Maksimalkan EBT demi Lingkungan
SURABAYA, Jawa Pos – Potensi energi baru terbarukan (EBT) di Indonesia sangat tinggi. Jenisnya pun beragam. Kementerian Energi dan Sumber Daya Mineral (ESDM) menyebut panas bumi, air, bioenergi, surya, angin, serta arus dan gelombang laut sebagai jenis EBT. Sayang, potensi itu belum dimanfaatkan secara optimal.
Total potensi energi listrik yang bisa dihasilkan dari EBT berkisar 442 Gw. Sejauh ini, realisasinya baru sekitar 2,1 persen. ’’Untuk energi surya, potensi pembangkitnya (PLTS) berada di angka 207,8 Gwp. Tapi, penggunaannya masih 0,092 Gwp atau 0,02 persen,’’ kata Kasubdit Penyiapan Program Aneka Energi Baru Terbarukan Ditjen EBTKE Kementerian ESDM Tony Susandy dalam diskusi Ruang Ide Mantap Beratap Energi Baru di Graha Pena Surabaya kemarin (29/8).
Dia mengakui bahwa masyarakat masih memanfaatkan energi berbahan bakar fosil. ’’Padahal, kalau digunakan terus akan habis,’’ ujar Tony.

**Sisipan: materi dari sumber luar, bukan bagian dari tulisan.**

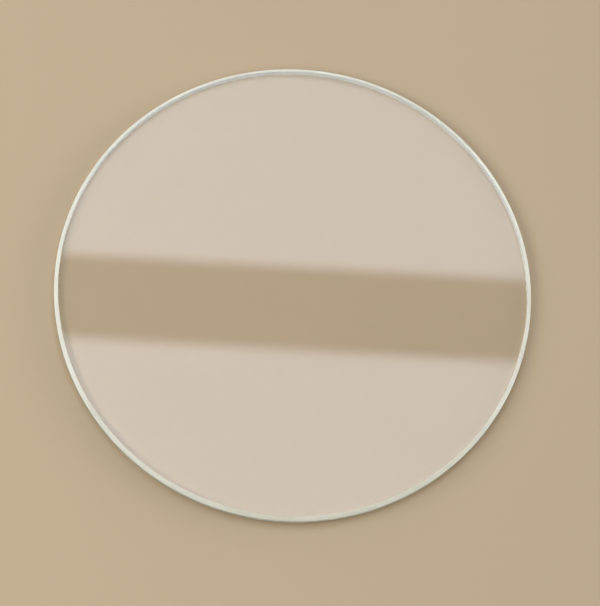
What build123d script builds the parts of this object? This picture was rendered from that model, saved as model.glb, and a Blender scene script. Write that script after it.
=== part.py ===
from build123d import *
import os

# A flat round watch crystal: one disc of mineral glass, all sizes in millimetres.
# The origin is the centre of the back face, which looks at the dial, and +Z points out of the front.

# The disc
diameter = 35.0  # over the ground edge, and the size that the case is cut for
thickness = 1.0  # from the back face to the front face

# The two small 45 degree bevels, each as wide across the face as it is high
front_bevel = 0.30
back_bevel = 0.30

# The fine rounding that polishing leaves on each ring where two surfaces meet
face_arris_radius = 0.05  # between a polished face and its bevel
edge_arris_radius = 0.03  # between a bevel and the ground edge


def half_section():
    """Half of the disc's section, drawn from the axis out, round the edge and back to the axis."""
    edge_radius = diameter / 2
    outline = FilletPolyline(
        (0, 0, 0),
        (edge_radius - back_bevel, 0, 0),
        (edge_radius, 0, back_bevel),
        (edge_radius, 0, thickness - front_bevel),
        (edge_radius - front_bevel, 0, thickness),
        (0, 0, thickness),
        radius=[face_arris_radius, edge_arris_radius, edge_arris_radius, face_arris_radius],
    )
    axis_side = Line((0, 0, thickness), (0, 0, 0))
    return make_face([outline, axis_side])


def crystal():
    """The whole glass: the half section turned once about the disc's axis."""
    return revolve(half_section(), axis=Axis.Z)


os.makedirs("parts", exist_ok=True)
export_step(crystal(), "parts/crystal.step")
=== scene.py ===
import bpy
import math
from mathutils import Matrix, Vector


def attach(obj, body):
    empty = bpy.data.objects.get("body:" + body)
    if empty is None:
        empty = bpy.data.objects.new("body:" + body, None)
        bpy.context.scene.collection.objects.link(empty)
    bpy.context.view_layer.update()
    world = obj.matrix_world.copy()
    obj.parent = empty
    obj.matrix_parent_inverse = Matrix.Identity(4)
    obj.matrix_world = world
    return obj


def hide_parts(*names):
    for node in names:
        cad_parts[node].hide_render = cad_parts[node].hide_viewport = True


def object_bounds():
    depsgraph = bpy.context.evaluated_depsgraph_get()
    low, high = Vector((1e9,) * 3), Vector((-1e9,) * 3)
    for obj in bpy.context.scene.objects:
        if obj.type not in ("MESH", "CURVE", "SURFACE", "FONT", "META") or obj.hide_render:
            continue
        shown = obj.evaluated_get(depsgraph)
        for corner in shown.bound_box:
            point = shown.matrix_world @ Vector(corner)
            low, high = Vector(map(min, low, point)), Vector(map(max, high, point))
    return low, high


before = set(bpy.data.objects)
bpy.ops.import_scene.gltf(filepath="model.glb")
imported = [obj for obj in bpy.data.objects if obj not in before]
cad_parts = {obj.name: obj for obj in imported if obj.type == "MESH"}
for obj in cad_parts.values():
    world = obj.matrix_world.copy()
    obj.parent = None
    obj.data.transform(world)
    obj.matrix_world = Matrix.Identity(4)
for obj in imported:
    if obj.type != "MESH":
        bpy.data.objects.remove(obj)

# A flat mineral glass watch crystal, lying face up on a plain floor under two soft boxes and four side
# lights. Blender works in metres, and mm turns the sizes below into them.
mm = 0.001
cadLow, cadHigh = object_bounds()
discRadius = (cadHigh.x - cadLow.x) / 2
discThickness = cadHigh.z - cadLow.z
print(f"frame loaded: a disc {discRadius * 2 / mm:.2f} mm across and {discThickness / mm:.2f} mm thick")


# Turns an sRGB hex colour into the linear colour that Blender's sockets take
def hexToLinear(hexColour):
    channels = [int(hexColour[i:i + 2], 16) / 255 for i in (1, 3, 5)]
    linear = [c / 12.92 if c <= 0.04045 else ((c + 0.055) / 1.055) ** 2.4 for c in channels]
    return (*linear, 1.0)


# Adds a node: settings are its own choices and its sockets' values, links are the sockets that feed it
def addNode(tree, kind, settings=None, links=None):
    node = tree.nodes.new(kind)
    for name, value in (settings or {}).items():
        if isinstance(name, str) and hasattr(node, name):
            setattr(node, name, value)
        else:
            node.inputs[name].default_value = value
    for name, source in (links or {}).items():
        tree.links.new(source, node.inputs[name])
    return node


def newMaterial(name):
    material = bpy.data.materials.new(name)
    material.use_nodes = True
    material.node_tree.nodes.clear()
    return material


def deselectAll():
    if bpy.context.mode != "OBJECT":
        bpy.ops.object.mode_set(mode="OBJECT")
    bpy.ops.object.select_all(action="DESELECT")


# Camera: at the photograph's angle, 71 degrees above the floor, and tilted a little to one side
camera = {
    "lens": 240.0,  # this and the sensor's width are in millimetres, as Blender's camera takes them
    "sensor": 36.0,
    "distance": 295.93 * mm,
    "elevation": math.radians(70.98),
    "roll": math.radians(9.355),
    "aim": Vector((0.638 * mm, -0.765 * mm, 0.5 * mm)),
    "nearest": 10 * mm,  # nothing nearer than this is drawn
    "farthest": 5.0,
}
bpy.ops.object.camera_add()
cameraObject = bpy.context.object
cameraObject.name = "photographAngle"
cameraObject.data.lens = camera["lens"]
cameraObject.data.sensor_width = camera["sensor"]
cameraObject.data.clip_start = camera["nearest"]
cameraObject.data.clip_end = camera["farthest"]
backwards = Vector((0, -math.cos(camera["elevation"]), math.sin(camera["elevation"])))
cameraObject.location = camera["aim"] + backwards * camera["distance"]
cameraObject.rotation_euler = (math.pi / 2 - camera["elevation"], 0, 0)
cameraObject.rotation_euler.rotate_axis("Z", camera["roll"])
bpy.context.scene.camera = cameraObject
print("camera placed")


# The crystal: one disc of glass with two small ground bevels and a ground edge
crystal = {
    "segments": 512,  # enough that the rim looks round when it is seen close up
    "bevel": 0.30 * mm,
    "faceArris": 0.0207 * mm,  # how far the rounding between a face and its bevel reaches
    "edgeArris": 0.0124 * mm,  # the same between a bevel and the ground edge
    "arrisSegments": 4,
    "arrisProfile": 0.5,  # round
    "supportRing": 0.06 * mm,  # the width of the ring of faces inside each polished face
    "ringTolerance": 0.004 * mm,  # how near to its radius and height a ring's points have to lie
    "smoothAngle": math.radians(30),  # edges sharper than this stay crisp
}


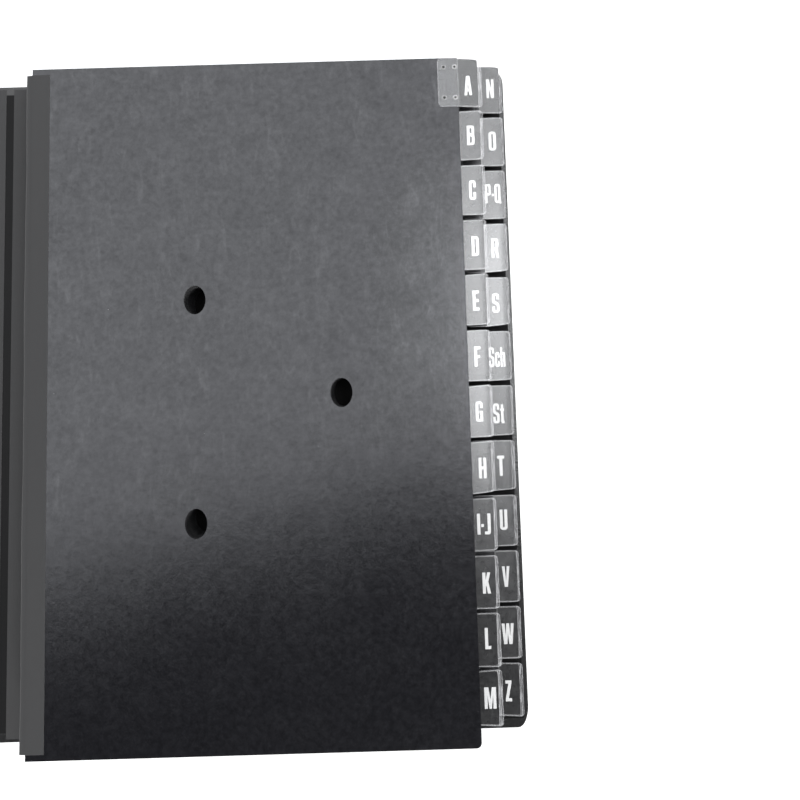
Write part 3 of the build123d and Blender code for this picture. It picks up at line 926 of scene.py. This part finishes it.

Seharusnya, imbuh dia, masyarakat mulai beralih ke EBT. Namun, wawasan masyarakat tentang energi ramah lingkungan itu masih sangat sedikit.
Belakangan, pemerintah agresif mengedukasi masyarakat tentang EBT. Juga, mendorong mereka beralih ke energi yang lebih bersih. Yang paling mudah diperoleh adalah tenaga surya. Berdasar rencana umum energi nasional (RUEN), pemerintah menargetkan terpasangnya PLTS dengan kapasitas mencapai 6.500 mw pada 2025. Karena itu, pemerintah melanjutkan program pembagian lampu surya gratis. Sampai tahun ini, lebih dari 350 ribu rumah mendapatkan lampu surya gratis.
Strategi lainnya adalah mewajibkan sekitar 30 persen atap bangunan pemerintah untuk dipasangi panel surya. Pemerintah juga meminta rumah-rumah mewah, kompleks perumahan, dan apartemen memasang sel surya di area yang luasnya minimal 25 persen dari luas total atap. ’’Pemerintah sudah bekerja sama dengan Ditjen EBTKE dan REI untuk memopulerkan pemakaian atap surya,’’ ujar Tony.
Kemarin peneliti dan praktisi teknologi solar cell N. Edwin Widjonarko menerangkan bahwa memanfaatkan energi surya sebagai PLTS akan menghemat listrik sampai 30 persen. Sebab, sebagian asupan listrik dipasok PLTS atap yang terpasang di atap rumah dan toko. ’’Selain berfungsi sebagai atap, panel itu bisa menghasilkan listrik sekaligus bisa membentuk image green building,’’ tuturnya.
Praktisi industri atap Anthony Utomo mengapresiasi kebijakan pemerintah soal EBT. Sebagai bentuk dukungan, tahun ini Utomodeck akan berfokus pada bisnis solar rooftop. ’’Tahun depan kami targetkan kontribusi solar atap terhadap revenue kami bisa mencapai 30 persen,’’ terangnya.
Karena harga atap surya tiap 1 watt peak (wp) berkisar Rp 15 ribu, Anthony menawarkan solusi lain. Konsumen tidak perlu membeli atap surya, tapi cukup menyewanya. ’’Sistemnya mudah, sama seperti bisnis sewa pada umumnya,’’ ujar Anthony. Durasi penyewaan itu 20–25 tahun.